Sin embargo, este entusiasmo electoral puede ser cuestionado. ¿Es la votación, en realidad, la única forma de garantizar un régimen democrático? Imaginemos, por un momento, una democracia sin votaciones, donde las decisiones públicas no dependan del consenso de la mayoría a través de sufragios, sino de otro tipo de mecanismos. Pensemos en un régimen donde todas las decisiones públicas se toman mediante una combinación de deliberación ciudadana, representación rotativa o sorteos, y procedimientos automatizados que asignan cargos y decisiones a grupos de ciudadanos. Esta estructura podría parecer ajena al concepto habitual de democracia, pero es coherente con otra interpretación del término: la democracia entendida no solo como votación, sino como un conjunto de procesos de participación en los que los ciudadanos tienen igual peso y voz.
Este experimento mental nos lleva a distinguir dos sentidos distintos del concepto democracia. El primero, y el más frecuente, es el que la define como un régimen político, donde el poder se distribuye de manera horizontal, evitando su concentración en una sola persona o grupo. En esta acepción, la democracia es un sistema de equilibrios, limitaciones y representaciones que garantizan el respeto por los derechos de todos.

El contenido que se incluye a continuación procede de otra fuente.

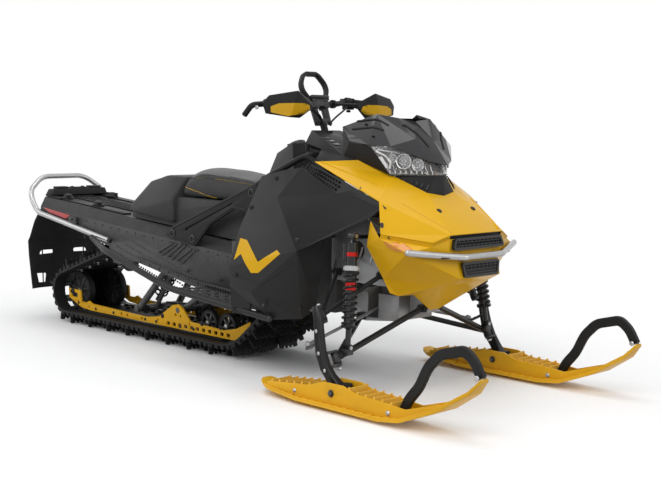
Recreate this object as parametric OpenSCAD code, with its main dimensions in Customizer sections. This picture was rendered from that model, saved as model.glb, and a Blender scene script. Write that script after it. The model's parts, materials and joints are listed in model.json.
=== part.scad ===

El segundo sentido define la democracia como un método de toma de decisiones, en el que la votación es el medio más reconocido, pero no el único, para expresar y reflejar la voluntad de la ciudadanía. En este segundo sentido, la democracia es vista como un mecanismo particular para resolver conflictos y asegurar la equidad en la asignación del poder de decisión.
Si consideramos la democracia en su primer sentido, como un régimen en el que el poder es equitativo y la participación ciudadana es constante, queda claro que el voto es solo una herramienta más y no una condición necesaria. La única condición necesaria para un régimen democrático es la igualdad política, entendida como el derecho de todos los ciudadanos a tener una influencia equitativa en la toma de decisiones colectivas que afectan su vida en sociedad. La igualdad política no implica únicamente el derecho al voto, sino un acceso equitativo a todas las esferas de poder y participación, de modo que cada individuo, independientemente de su origen, posición social o económica, tenga la oportunidad de intervenir en los asuntos públicos en igualdad de condiciones. Esto significa que los mecanismos de participación, sean elecciones, deliberación, sorteo o cualquier otro, deben configurarse de tal forma que no privilegien a un sector o grupo específico por encima de otro, y que cualquier voz, sin importar su magnitud o frecuencia, pueda tener la misma relevancia y oportunidad de ser escuchada e influir en las decisiones que afectan a la comunidad. En este sentido, la democracia no se limita a un conjunto de procedimientos formales, como las votaciones, sino que se fundamenta en una estructura de justicia y equidad que garantiza que ningún ciudadano esté excluido de los procesos de toma de decisiones. La igualdad política establece el principio de que el poder no pertenece exclusivamente a una élite ni se concentra en las manos de unos pocos, sino que se distribuye de manera justa para permitir una participación continua y efectiva de todos los miembros de la sociedad. Por tanto, un régimen democrático puede existir sin elecciones, siempre que preserve este principio de igualdad política, pues este es el valor fundamental que hace que un sistema sea verdaderamente democrático.
Existen otros métodos que pueden garantizar el mismo espíritu democrático sin depender exclusivamente de elecciones periódicas. Así, este experimento mental desafía nuestra suposición inicial y abre la puerta a una democracia sin votaciones, en la que los ciudadanos siguen teniendo una presencia relevante y activa, pero su poder no se mide en votos, sino en otros medios de participación y deliberación.
Es cierto que en una democracia sin votaciones el régimen perdería algunos aspectos simbólicos que el acto de votar conlleva. No obstante, el sentido democrático podría permanecer intacto siempre que los ciudadanos continúen teniendo un papel activo en las decisiones y un acceso equitativo a los mecanismos de influencia. En este contexto, el voto se muestra como una herramienta simbólica, más que como una condición necesaria. Las decisiones serían tomadas en función de una interacción directa y continua de la ciudadanía con las instituciones, lo que le otorgaría un carácter democrático, aunque sin el elemento de la votación.
De este modo, es posible concebir una democracia funcional sin que cada decisión pública se sujete al sufragio. Lo que define a la democracia es la posibilidad de los ciudadanos de influir y participar en el proceso político, no necesariamente mediante la elección mayoritaria, sino a través de una participación sostenida y equitativa. Así, la votación es más un símbolo de democracia que su esencia. Es falsa la narrativa actual que nos dice que a mayor número de decisiones tomadas vía electoral, más democracia.